Doctor Lee chose African prostitutes as testing objects and experimental mice to prove his result’s right. The marginalization of African women is manifested by being forced into prostitution and suffering from AIDS. A vaccine developed with foreign money is being tested on unwitting Zambians. Naila also claimed that “black people have always made great guinea pigs” (Serpell, 2019) for vaccine testing. When a vaccine became available, the white population rejected it, fearing it may turn their pale skins dark—something worse than death. Last chapters of this novel featured the proliferation of “Beads”, technological devices embedded in human hands that can transmit an experimental HIV vaccine on them. This dystopian narration criticized colonial power on African people with racial discrimination. Even in African continent, ethnical and social discrimination and oppression still existed.

In the novel, Serpell wants to reveal that racial discrimination is more malicious that epidemic. “Lee was too pragmatic to weep for dying Zambians, and he was far more interested in the biology and epidemiology than the sociology of the disease” (Serpell, 2019). Even being a doctor who ought to treat all people equally, Lee still held his discrimination and indifference towards Zambians. Medical ethic is adopted to examine African people’s bodies and racial issues in the novel. The novel focuses on African prostitutes’ lives and social positions to destabilize gender, race and class discrimination in Africa.

5. Conclusion

African women face both racial and gender discriminations without rights to claim their autonomy and self-ownership. African prostitutes’ bodies are used as testing rats by medical authorities. Serpell based her ideas on this novel in the outcry against white male’s dominance by exposing medical hypocrisy and control over African female bodies. There is a cry that a woman, no matter she is from ethnic minority groups or lower class, should have rights to control her body.

The emergence of prostitutes’ medical rights presents the new approach to call for the protection for these colored sexual minorities. Doctors do medical experiments on marginalized people’s bodies in the name of science and authority by exploiting their health rights. Medical ethical principles claim the equal right on medical treatment with no discrimination. What’s more, the selection of certain groups on vaccine testing should be based on ethic principles to pursue social justice.
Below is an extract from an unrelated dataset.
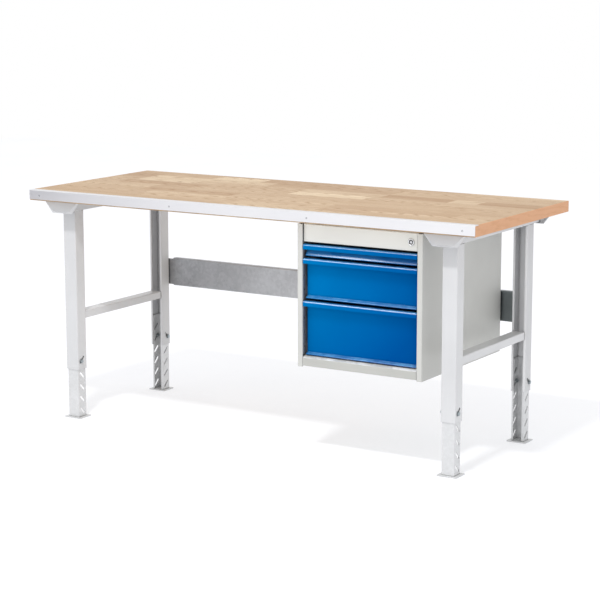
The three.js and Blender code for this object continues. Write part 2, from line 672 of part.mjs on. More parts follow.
// Two perforated uprights and the three fixed rails that they carry.
function runnerRack(end) {
  const face = inward(end, -RACK_SHEET / 2);
  const wall = end < 0 ? innerLeft : innerRight;
  const uprights = UPRIGHT_STARTS.map((y) => {
    const near = y + RACK_SHEET / 2;
    const far = y + UPRIGHT_WIDTH - RACK_SHEET / 2;
    const path = [[wall, near], [face, near], [face, far], [wall, far]];
    return prism(sheet(path, RACK_SHEET, 1.5), 'z', RACK_BOTTOM, RACK_TOP);
  });
  const rails = drawerBottoms.map((z) => cRail(end, z + MODULE, FIXED_RAIL, RACK_SHEET));
  const holeCount = sum(DRAWER_PITCHES) / (2 * MODULE);
  const span = [inward(end, -8), inward(end, 3)];
  const holes = [];
  for (const y of UPRIGHT_STARTS) {
    for (let i = 0; i < holeCount; i += 1) {
      const z = OPENING_BOTTOM + UPRIGHT_FIRST_HOLE + 2 * MODULE * i;
      const centre = [y + UPRIGHT_HOLE_INSET, z];
      holes.push(rod(UPRIGHT_HOLE_RADIUS, 'x', Math.min(...span), Math.max(...span), centre, 8));
    }
  }
  return cut(joined(...uprights, ...rails), ...holes);
}

for (const [name, end] of ENDS) {
  add(`runner_rack_${name}`, runnerRack(end), 'galvanised');
}

// ---------------------------------------------------------------- drawers
// One bent sheet: the handle's hem and rounded nose, the recessed panel and the sloping lip.
function drawerFront(low, pitch) {
  const top = low + pitch - FRONT_TOP_GAP;
  const bottom = low + FRONT_BOTTOM_GAP;
  const middle = FRONT_SHEET / 2;
  const nose = CABINET_FRONT + middle;
  const panel = CABINET_FRONT + PANEL_RECESS + middle;
  const lip = panel - BOTTOM_LIP_DEPTH;
  const lipHeight = pitch > 2 * MODULE ? BOTTOM_LIP_HEIGHT : TOP_DRAWER_LIP_HEIGHT;
  const path = [
    [nose + HANDLE_HEM, top - HANDLE_HEIGHT + middle], [nose, top - HANDLE_HEIGHT + middle],
    [nose, top - middle, HANDLE_RADIUS], [panel, top - middle],
    [panel, bottom + lipHeight], [lip, bottom + middle], [panel, bottom + middle],
  ];
  const reach = OPENING_HALF_WIDTH - FRONT_SIDE_GAP;
  const whole = prism(sheet(path, FRONT_SHEET, 1.2, 3), 'x', CABINET_MIDDLE - reach, CABINET_MIDDLE + reach);
  const notches = ENDS.map(([, end]) => box(
    [CABINET_MIDDLE + end * (reach - PANEL_INSET), CABINET_MIDDLE + end * (reach + 1)],
    [CABINET_FRONT - 1, panel + FRONT_SHEET],
    [bottom - 1, top - HANDLE_HEIGHT - 0.1],
  ));
  return cut(whole, ...notches);
}

function drawerTray(low, pitch) {
  const outside = [CABINET_MIDDLE - TRAY_HALF_WIDTH, CABINET_MIDDLE + TRAY_HALF_WIDTH];
  const heights = [low + TRAY_BOTTOM_GAP, low + pitch - TRAY_TOP_GAP];
  const tub = box(outside, [TRAY_FRONT, TRAY_BACK], heights);
  const hollow = box(
    [outside[0] + TRAY_SHEET, outside[1] - TRAY_SHEET],
    [TRAY_FRONT + TRAY_SHEET, TRAY_BACK - TRAY_SHEET],
    [heights[0] + TRAY_SHEET, heights[1] + 10],
  );
  return cut(tub, hollow);
}

const names = ['bottom', 'middle', 'top'];
DRAWER_PITCHES.forEach((pitch, i) => {
  const low = drawerBottoms[i];
  add(`${names[i]}_drawer_front`, drawerFront(low, pitch), 'bluePaint');
  add(`${names[i]}_drawer_tray`, drawerTray(low, pitch), 'bluePaint');
  for (const [name, end] of ENDS) {
    add(`${names[i]}_drawer_rail_${name}`, drawerRail(end, low + MODULE), 'zinc');
    add(`${names[i]}_drawer_carrier_${name}`, carrierRail(end, low + MODULE), 'zinc');
  }
});

export default bench;
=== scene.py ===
# %% [markdown]
# # A workbench with a drawer cabinet
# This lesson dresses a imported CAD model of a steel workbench: an oak top with a steel front edge,
# two welded end frames with telescopic legs, a rear rail and a hung cabinet with three drawers.
# The CAD model is loaded first and stays where it is. Sheet parts with the right shape keep their
# CAD mesh and get real edges and finishes. Parts that are seen close, such as the oak staves, the
# drawer fronts, the lock and the screws, are made again here with finer meshes.

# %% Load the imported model
import math
import random

import bmesh
import bpy
from mathutils import Matrix, Vector


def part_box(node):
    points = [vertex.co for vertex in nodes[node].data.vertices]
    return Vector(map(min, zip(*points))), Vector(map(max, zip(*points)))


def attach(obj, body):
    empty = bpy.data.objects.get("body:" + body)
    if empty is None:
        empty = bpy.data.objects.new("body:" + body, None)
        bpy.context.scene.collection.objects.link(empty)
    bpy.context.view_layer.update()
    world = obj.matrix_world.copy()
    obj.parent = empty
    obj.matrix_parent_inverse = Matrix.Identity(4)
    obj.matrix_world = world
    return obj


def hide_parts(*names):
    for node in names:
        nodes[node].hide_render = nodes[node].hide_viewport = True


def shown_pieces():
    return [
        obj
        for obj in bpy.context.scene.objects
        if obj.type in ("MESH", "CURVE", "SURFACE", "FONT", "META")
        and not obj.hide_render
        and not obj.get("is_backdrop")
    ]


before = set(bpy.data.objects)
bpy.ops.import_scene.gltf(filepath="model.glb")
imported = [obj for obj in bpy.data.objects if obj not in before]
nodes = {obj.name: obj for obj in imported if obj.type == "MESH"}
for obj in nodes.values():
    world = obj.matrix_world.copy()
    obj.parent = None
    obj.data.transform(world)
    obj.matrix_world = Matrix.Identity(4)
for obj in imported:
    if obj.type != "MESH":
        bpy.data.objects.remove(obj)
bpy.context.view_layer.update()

MM = 0.001

# %% [markdown]
# ## Camera
# A long lens far from the bench keeps its long edges almost parallel, as a catalogue view does.
# The camera stands to the front right, a little above the worktop. Its place and the point that it
# looks at fix the view, and a very small roll is added afterwards.

# %% Camera
CAMERA_PLACE = Vector((3.9295, -6.2849, 1.8769))
CAMERA_AIM = Vector((0.1308, -0.1559, 0.5598))
CAMERA_ROLL = math.radians(-0.075)
SENSOR_WIDTH = 36
FOCAL_LENGTH = 113.82

lens = bpy.data.cameras.new("view_from_the_front_right")
lens.sensor_width = SENSOR_WIDTH
lens.lens = FOCAL_LENGTH
camera = bpy.data.objects.new("view_from_the_front_right", lens)
bpy.context.scene.collection.objects.link(camera)
aim = (CAMERA_AIM - CAMERA_PLACE).to_track_quat("-Z", "Y").to_matrix().to_4x4()
camera.matrix_world = Matrix.Translation(CAMERA_PLACE) @ aim @ Matrix.Rotation(CAMERA_ROLL, 4, "Z")
bpy.context.scene.camera = camera
bpy.context.scene.view_settings.view_transform = "Standard"
print("camera distance to the bench in metres:", round((CAMERA_AIM - CAMERA_PLACE).length, 2))

# %% [markdown]
# ## Small helpers for node trees
# Every finish below is a tree of shader nodes. One helper adds a node, sets its options and fills
# its sockets with numbers or links, so a finish reads as a short list. Two more helpers start a
# material and a node group.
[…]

Serpell embodied the idea of the family as a site of solidarity that resists social marginalization and gender discrimination. This article was in engagement in medical ethic, aiming to argue against racial and sexual discrimination and alienation on African women in the name of AIDS transmission and vaccine testing, increasing medical and humanistic awareness about health risks, and developing African prostitutes’ ethic rights. With the help of interdisciplinary methods, this paper has provided a different angle for the follow-up study of postcolonial texts, so as to pay attention to the gender, race and ethical demands of postcolonial novels.

Conflicts of Interest

The author declares no conflicts of interest regarding the publication of this paper.